DATASET EXCERPT =>
>>>
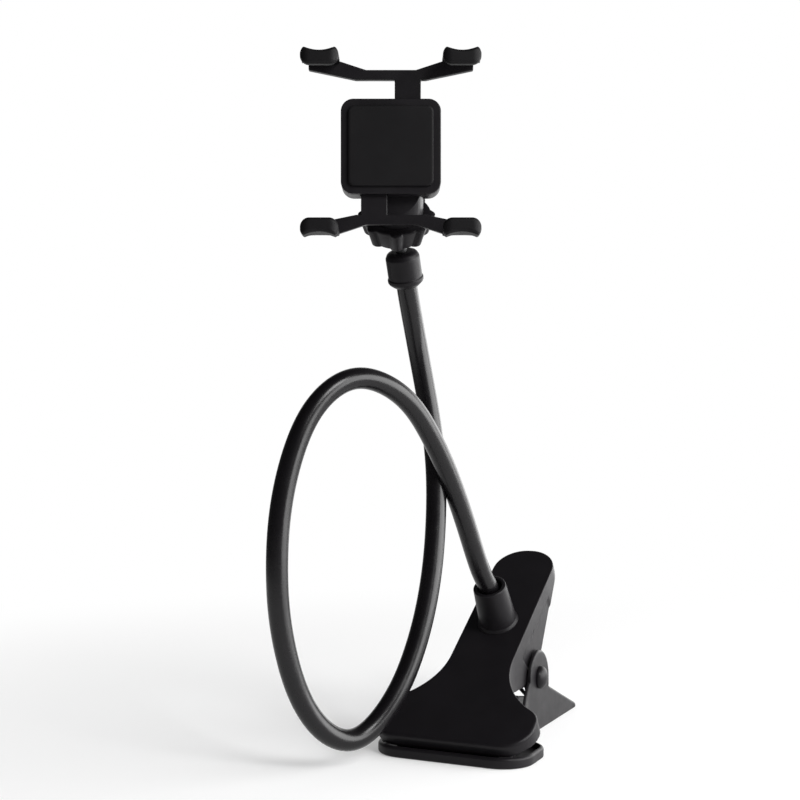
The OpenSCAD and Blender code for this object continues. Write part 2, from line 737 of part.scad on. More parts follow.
module claw_sleeve(side) {
    saddle_r = (claw_w * claw_w / 4 + claw_saddle * claw_saddle) / (2 * claw_saddle);
    top = half_gap + claw_wall;
    low = half_gap - lip_reach;
    back = slide_at - seat_gap;
    color("#242326") cradle_place() translate([side * claw_x, 0, 0]) difference() {
        backwards(-lip_front, lip_front + back) difference() {
            union() {
                translate([-claw_w / 2, low + lip_corner_r])
                    square([claw_w, top + claw_saddle - low - lip_corner_r]);
                translate([lip_corner_r - claw_w / 2, low])
                    square([claw_w - 2 * lip_corner_r, lip_corner_r]);
                for (x = [-1, 1]) translate([x * (claw_w / 2 - lip_corner_r), low + lip_corner_r])
                    circle(lip_corner_r);
            }
            translate([0, top + saddle_r]) circle(saddle_r);
        }
        translate([-claw_w, -phone_room, low - past]) cube([2 * claw_w, phone_room + back + past, half_gap - low + past]);
        translate([-finger_w / 2 - seat_gap, 1.4 - lip_front - seat_gap, finger_low - seat_gap])
            cube([finger_w + 2 * seat_gap, lip_front + back, finger_t + 2 * seat_gap]);
        translate([-finger_w / 2 - seat_gap, 1.4 - lip_front - seat_gap, low + 1.5 - seat_gap])
            cube([finger_w + 2 * seat_gap, lip_t - 2.8 + 2 * seat_gap, finger_low - low - 1.5 + finger_t]);
    }
}

module claw_sleeve_upper_left() {
    claw_sleeve(-1);
}

module claw_sleeve_upper_right() {
    claw_sleeve(1);
}

module claw_sleeve_lower_left() {
    turn_over() claw_sleeve(1);
}

module claw_sleeve_lower_right() {
    turn_over() claw_sleeve(-1);
}

module slide_spring() {
    low = foot_t - tongue_past + spring_wire_r + 0.1;
    high = half_h - housing_wall - spring_wire_r - 0.1;
    steps = 9 * spring_turns;
    line = [for (i = [0:steps]) let (a = 40 * i)
        [spring_x + spring_r * cos(a), spring_y + spring_r * sin(a), low + (high - low) * i / steps]];
    color("#a5a6a9") cradle_place() bar(line, spring_wire_r, 6, [0, 0, 1]);
}

module upper_spring() {
    slide_spring();
}

module lower_spring() {
    turn_over() slide_spring();
}

clip_rear_jaw();
clip_front_jaw();
hinge_pin();
pin_cap_left();
pin_cap_right();
torsion_spring();
front_jaw_pad();
rear_jaw_pad();
arm_base_plug();
arm_socket_screw();
gooseneck_core();
gooseneck_sleeve();
arm_top_cap();
ball_stud();
socket_liner();
pressure_ring();
lock_nut();
cradle_rear_housing();
cradle_front_cover();
cradle_front_pad();
housing_screws();
upper_slide();
lower_slide();
claw_sleeve_upper_left();
claw_sleeve_upper_right();
claw_sleeve_lower_left();
claw_sleeve_lower_right();
upper_spring();
lower_spring();
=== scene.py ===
import json
import math
from contextlib import contextmanager

import bmesh
import bpy
import numpy as np
from mathutils import Matrix, Vector

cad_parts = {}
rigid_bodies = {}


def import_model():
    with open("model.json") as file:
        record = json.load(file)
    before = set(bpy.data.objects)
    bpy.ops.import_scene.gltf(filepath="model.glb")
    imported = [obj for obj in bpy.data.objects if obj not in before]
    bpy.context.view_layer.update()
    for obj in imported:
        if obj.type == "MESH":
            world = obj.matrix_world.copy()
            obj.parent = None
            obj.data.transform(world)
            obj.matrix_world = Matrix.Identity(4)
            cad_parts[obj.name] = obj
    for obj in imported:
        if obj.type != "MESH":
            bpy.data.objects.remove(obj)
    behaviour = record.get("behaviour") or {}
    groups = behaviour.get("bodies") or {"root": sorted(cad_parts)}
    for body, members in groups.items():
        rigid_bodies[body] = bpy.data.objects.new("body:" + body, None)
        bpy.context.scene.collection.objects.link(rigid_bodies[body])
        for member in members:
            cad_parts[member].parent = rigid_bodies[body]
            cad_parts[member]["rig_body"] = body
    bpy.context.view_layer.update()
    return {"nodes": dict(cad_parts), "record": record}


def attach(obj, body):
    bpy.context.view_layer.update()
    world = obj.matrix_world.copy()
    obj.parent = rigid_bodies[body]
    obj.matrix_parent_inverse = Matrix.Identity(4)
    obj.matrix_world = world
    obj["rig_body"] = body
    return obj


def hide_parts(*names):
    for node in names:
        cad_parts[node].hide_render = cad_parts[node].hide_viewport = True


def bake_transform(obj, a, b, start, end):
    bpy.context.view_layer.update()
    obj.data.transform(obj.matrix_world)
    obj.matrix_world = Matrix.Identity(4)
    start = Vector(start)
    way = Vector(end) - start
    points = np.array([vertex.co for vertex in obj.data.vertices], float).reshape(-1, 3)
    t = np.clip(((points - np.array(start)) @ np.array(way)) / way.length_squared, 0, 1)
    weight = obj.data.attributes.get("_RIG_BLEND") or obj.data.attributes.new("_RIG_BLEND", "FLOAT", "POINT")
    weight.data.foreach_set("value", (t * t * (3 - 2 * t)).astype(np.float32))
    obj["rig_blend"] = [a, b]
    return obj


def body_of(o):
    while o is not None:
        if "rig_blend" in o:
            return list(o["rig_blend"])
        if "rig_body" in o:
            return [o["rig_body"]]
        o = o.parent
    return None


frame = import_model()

# The shapes are worked out in millimetres, as in the part's source, and turned into metres here
MM = 0.001
# Points nearer to each other than this, in metres, become one
FINE_WELD = 1e-7
WELD = 1e-6


def linked(name, data):
    obj = bpy.data.objects.new(name, data)
    bpy.context.collection.objects.link(obj)
    return obj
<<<
STATED PROBLEM => Give again only the lines from the one bearing "cad_parts[obj.name] = obj" through the one bearing "for body, members", exactly as they stand.

TASK RESULT =>
            cad_parts[obj.name] = obj
    for obj in imported:
        if obj.type != "MESH":
            bpy.data.objects.remove(obj)
    behaviour = record.get("behaviour") or {}
    groups = behaviour.get("bodies") or {"root": sorted(cad_parts)}
    for body, members in groups.items():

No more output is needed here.